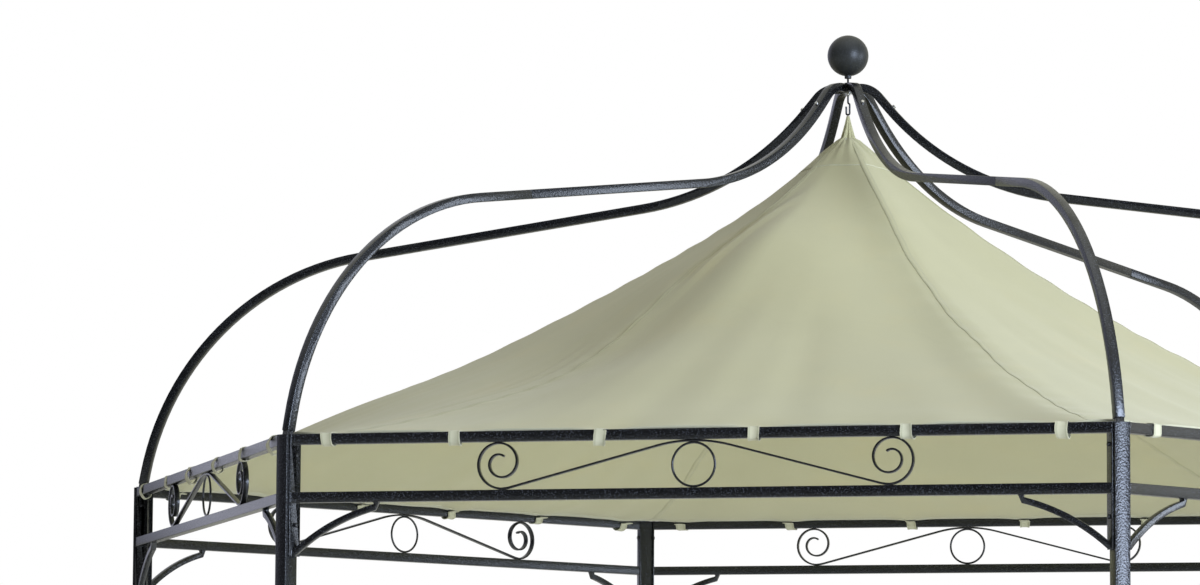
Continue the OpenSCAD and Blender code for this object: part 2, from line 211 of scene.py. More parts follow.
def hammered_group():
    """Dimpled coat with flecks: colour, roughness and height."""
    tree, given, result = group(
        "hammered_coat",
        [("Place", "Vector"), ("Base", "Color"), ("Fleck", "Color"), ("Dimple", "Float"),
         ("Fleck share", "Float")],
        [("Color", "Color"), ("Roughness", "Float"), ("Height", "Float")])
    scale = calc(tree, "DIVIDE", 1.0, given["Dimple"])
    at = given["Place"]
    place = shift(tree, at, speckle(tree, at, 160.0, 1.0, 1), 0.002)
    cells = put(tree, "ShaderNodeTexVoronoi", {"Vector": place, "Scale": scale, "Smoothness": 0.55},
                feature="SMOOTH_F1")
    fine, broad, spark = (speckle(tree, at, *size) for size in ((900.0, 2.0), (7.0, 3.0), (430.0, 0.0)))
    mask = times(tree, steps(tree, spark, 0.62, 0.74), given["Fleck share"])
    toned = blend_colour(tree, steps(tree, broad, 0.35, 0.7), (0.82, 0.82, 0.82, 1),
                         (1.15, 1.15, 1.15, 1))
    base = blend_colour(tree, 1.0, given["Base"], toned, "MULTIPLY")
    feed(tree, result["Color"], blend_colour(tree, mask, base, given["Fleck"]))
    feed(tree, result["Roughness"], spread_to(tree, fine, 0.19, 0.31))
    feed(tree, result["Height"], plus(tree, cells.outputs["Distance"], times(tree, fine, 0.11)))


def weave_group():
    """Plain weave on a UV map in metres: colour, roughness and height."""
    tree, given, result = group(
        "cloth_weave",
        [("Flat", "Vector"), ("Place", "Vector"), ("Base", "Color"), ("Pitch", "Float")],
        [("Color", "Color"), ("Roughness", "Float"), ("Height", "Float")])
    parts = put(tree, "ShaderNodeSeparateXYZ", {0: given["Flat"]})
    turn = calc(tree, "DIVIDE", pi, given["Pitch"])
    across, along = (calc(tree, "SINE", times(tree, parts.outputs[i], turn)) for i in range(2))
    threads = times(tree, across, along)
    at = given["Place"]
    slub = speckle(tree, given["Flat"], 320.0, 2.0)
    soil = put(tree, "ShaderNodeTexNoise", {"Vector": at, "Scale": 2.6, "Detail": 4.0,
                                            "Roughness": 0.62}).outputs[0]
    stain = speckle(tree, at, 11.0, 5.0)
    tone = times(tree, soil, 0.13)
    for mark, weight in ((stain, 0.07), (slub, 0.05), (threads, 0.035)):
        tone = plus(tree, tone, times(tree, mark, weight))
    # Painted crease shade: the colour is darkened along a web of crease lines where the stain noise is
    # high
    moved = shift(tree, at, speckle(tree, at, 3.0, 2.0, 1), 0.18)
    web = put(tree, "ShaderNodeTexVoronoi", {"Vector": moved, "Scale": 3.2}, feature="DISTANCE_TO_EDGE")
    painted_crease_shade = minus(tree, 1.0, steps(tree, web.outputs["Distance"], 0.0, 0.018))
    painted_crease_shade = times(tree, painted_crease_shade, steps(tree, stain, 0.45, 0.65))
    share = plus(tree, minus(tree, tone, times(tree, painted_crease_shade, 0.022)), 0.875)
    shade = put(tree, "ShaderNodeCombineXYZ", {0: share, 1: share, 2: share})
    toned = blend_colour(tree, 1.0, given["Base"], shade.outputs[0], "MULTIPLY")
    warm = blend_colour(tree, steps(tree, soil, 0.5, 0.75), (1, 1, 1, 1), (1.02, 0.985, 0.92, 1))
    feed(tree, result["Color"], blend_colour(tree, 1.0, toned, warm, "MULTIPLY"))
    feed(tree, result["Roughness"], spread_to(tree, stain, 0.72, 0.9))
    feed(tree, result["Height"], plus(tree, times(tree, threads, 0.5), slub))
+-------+
◆ What to produce
Quote verbatim the opening lines of the listing above, ending with the line where "times(tree, fine, 0.11)))" appears; include both endpoints and nothing more.

◆ Exercise output
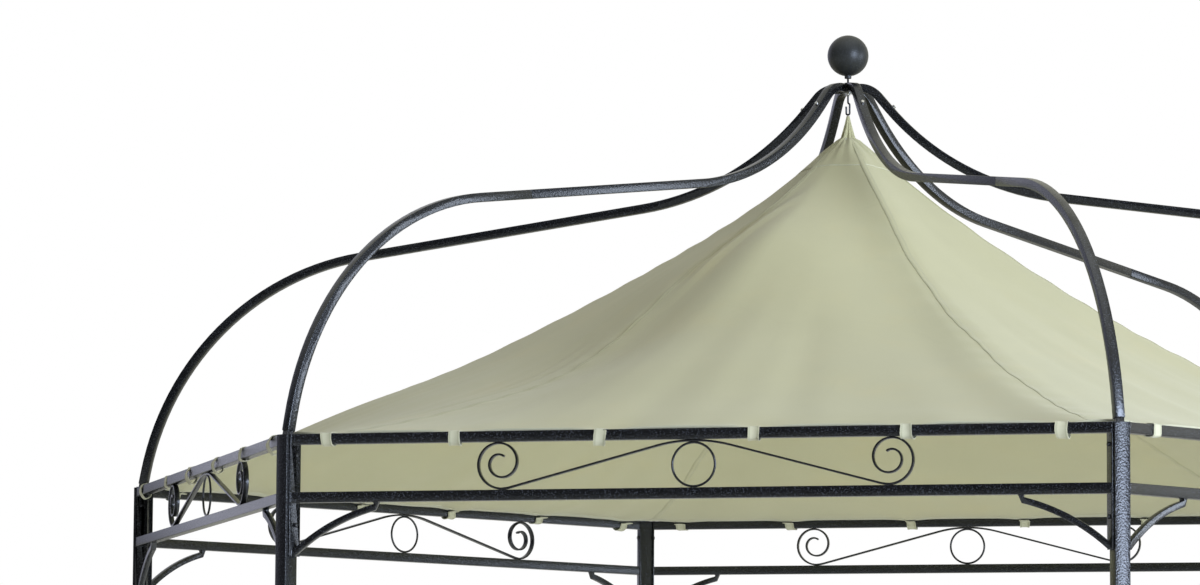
Continue the OpenSCAD and Blender code for this object: part 2, from line 211 of scene.py. More parts follow.
def hammered_group():
    """Dimpled coat with flecks: colour, roughness and height."""
    tree, given, result = group(
        "hammered_coat",
        [("Place", "Vector"), ("Base", "Color"), ("Fleck", "Color"), ("Dimple", "Float"),
         ("Fleck share", "Float")],
        [("Color", "Color"), ("Roughness", "Float"), ("Height", "Float")])
    scale = calc(tree, "DIVIDE", 1.0, given["Dimple"])
    at = given["Place"]
    place = shift(tree, at, speckle(tree, at, 160.0, 1.0, 1), 0.002)
    cells = put(tree, "ShaderNodeTexVoronoi", {"Vector": place, "Scale": scale, "Smoothness": 0.55},
                feature="SMOOTH_F1")
    fine, broad, spark = (speckle(tree, at, *size) for size in ((900.0, 2.0), (7.0, 3.0), (430.0, 0.0)))
    mask = times(tree, steps(tree, spark, 0.62, 0.74), given["Fleck share"])
    toned = blend_colour(tree, steps(tree, broad, 0.35, 0.7), (0.82, 0.82, 0.82, 1),
                         (1.15, 1.15, 1.15, 1))
    base = blend_colour(tree, 1.0, given["Base"], toned, "MULTIPLY")
    feed(tree, result["Color"], blend_colour(tree, mask, base, given["Fleck"]))
    feed(tree, result["Roughness"], spread_to(tree, fine, 0.19, 0.31))
    feed(tree, result["Height"], plus(tree, cells.outputs["Distance"], times(tree, fine, 0.11)))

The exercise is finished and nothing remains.